Fabrik der ZahlenMein Kommentar
Die Scaremanserie schreitet voran. Da jeden Monat ein neuer Titel erscheint, gibt es keine langen Wartezeiten. Die Themen der einzelnen Romane sind in sich abgeschlossen, aber es gibt auch übergreifende Entwicklungen. Savcovic gewöhnt sich mehr und mehr an das Leben als Akkari, geht sogar für ein paar Jahre eine Liason mit einer Einheimischen ein. Die Beziehungen zwischen Savcovic und seinem Stationscomputer Max spitzen sich dagegen langsam aber sicher zu. Schon hat die Rechenmaschine die völlige Auslöschung der Akkari durch die Zündung einer Novabombe als Alternative auf dem Schirm. Der Scareman lehnt einen Genozid ab, ist sich jedoch bewußt, dass er nur hinhaltenden Widerstand leisten darf, indem er z.B. kategorisch ablehnt, Kinder zu töten. Die Frage ist, wielange das gut gehen kann, bevor Max ein Scareman-Upgrade beschließt.

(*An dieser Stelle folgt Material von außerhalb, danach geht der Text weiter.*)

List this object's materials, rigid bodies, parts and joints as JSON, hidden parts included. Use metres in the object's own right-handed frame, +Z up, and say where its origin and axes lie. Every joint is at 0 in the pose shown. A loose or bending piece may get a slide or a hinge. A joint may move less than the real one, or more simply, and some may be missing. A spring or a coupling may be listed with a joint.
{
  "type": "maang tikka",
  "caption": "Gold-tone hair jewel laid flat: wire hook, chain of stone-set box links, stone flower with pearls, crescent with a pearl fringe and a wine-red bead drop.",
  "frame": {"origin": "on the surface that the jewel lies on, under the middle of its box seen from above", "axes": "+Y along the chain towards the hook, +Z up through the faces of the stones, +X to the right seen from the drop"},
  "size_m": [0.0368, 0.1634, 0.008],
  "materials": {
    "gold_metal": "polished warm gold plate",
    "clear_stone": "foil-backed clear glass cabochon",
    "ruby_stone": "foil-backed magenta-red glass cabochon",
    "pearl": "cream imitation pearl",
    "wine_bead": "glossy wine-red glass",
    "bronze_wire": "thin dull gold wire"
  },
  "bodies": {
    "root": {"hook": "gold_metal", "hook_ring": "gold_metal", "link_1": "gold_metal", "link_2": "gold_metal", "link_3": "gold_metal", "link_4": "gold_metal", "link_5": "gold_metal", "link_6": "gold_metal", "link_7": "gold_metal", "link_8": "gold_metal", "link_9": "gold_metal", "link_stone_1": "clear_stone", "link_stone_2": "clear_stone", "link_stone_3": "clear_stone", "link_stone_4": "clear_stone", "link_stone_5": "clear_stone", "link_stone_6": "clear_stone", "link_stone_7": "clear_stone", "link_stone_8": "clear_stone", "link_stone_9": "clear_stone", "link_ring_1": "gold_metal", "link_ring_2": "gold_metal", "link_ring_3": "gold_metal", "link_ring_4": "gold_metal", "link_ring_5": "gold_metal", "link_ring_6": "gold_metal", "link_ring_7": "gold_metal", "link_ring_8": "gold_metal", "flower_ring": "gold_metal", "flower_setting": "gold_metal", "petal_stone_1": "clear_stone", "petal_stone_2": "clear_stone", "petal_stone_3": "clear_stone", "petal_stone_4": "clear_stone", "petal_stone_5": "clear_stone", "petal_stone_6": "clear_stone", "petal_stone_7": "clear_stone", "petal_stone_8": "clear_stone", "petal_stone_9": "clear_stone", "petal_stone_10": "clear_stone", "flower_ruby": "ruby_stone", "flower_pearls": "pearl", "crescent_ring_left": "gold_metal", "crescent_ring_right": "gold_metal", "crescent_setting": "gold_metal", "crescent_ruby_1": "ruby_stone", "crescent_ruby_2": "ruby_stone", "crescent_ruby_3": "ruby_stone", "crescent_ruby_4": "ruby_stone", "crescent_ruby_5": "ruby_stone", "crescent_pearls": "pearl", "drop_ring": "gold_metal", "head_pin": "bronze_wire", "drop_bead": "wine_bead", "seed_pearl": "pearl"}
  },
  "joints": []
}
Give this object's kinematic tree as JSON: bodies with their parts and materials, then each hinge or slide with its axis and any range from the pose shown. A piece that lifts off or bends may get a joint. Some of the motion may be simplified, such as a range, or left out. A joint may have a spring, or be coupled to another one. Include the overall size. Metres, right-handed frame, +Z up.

Aber auch bei seinen Gegnern, den Ek-Ek, gibt es Probleme. Die Drogenvorräte an Bord ihres Schiffes neigen sich dem Ende zu. Atavistische Emotionen und Instinkte kämpfen zunehmend gegen die strenge Konditionierung der Individuen. Und dazu kommt noch eine Tatsache, wie sie sich wohl nur ein Dirk van den Boom ausdenken kann. Wie sich herausgestellt hat, werden die Geschlechter bei den Ek-Ek willkürlich bestimmt. Weil die Außerirdischen viele Krieger benötigen, werden durch "biologisch-chemische Determination" viele Frauen zu Männern gemacht. Ohne die regelmäßige Zufuhr von entsprechenden Drogen entwickeln sich diese Männer zurück zu Frauen. Ausgerechnet dem Kommandanten des abgestürzten Raumers steht so ein Schicksal bevor. Als Frau wird er aber jede Autorität einbüßen, weil Frauen in der Gesellschaft der Ek-Ek nur eine untergeordnete Rolle spielen dürfen.

Mein Fazit
Nach einem Drittel der auf 12 Bände angelegten Scareman-Serie fällt mein Urteil positiv aus. Die Romane sind ansprechend geschrieben, die Wartezeit ist kurz und die Geschichten jeweils weitgehend in sich abgeschlossen. Trotzdem gibt es im Hintergrund Entwicklungen die eine inhaltliche Klammer bilden. Andererseits macht es van den Boom den Lesern nicht leicht. Die Ek-Ek und ihre unfreie, komplett reglementierte Gesellschaft sind die perfekten Bösewichte. Dazu passt ihre abstoßendes krötenartiges Erscheinung. Andererseits weist aber auch die menschliche Gesellschaft ihre Schattenseiten auf. Allein schon der Versuch des Imperiums andere Völker in ihrer Entwicklung zu behindern und notfalls sogar auszulöschen ist extrem unmoralisch. Bleiben als Sympathieträger eigentlich nur noch die wißbegierigen Akkari. Hintergrund der Saga sind im Grunde volkswirtschaftliche Theorien über den Zusammenhang von Technik, Handel, Wirtschaft und Gesellschaft. Bisher hat van den Boom es aber verstanden, ein Gleichgewicht zwischen Abenteuer und Belehrung zu halten. Mir persönlich könnte es in den Romanen ruhig etwas emotionaler zugehen. Der Charakter des Scaremans als abgeklärter, desillusionierter älterer Mann bietet dafür allerdings wenig Ansätze. Aber ich lasse mich gerne überraschen.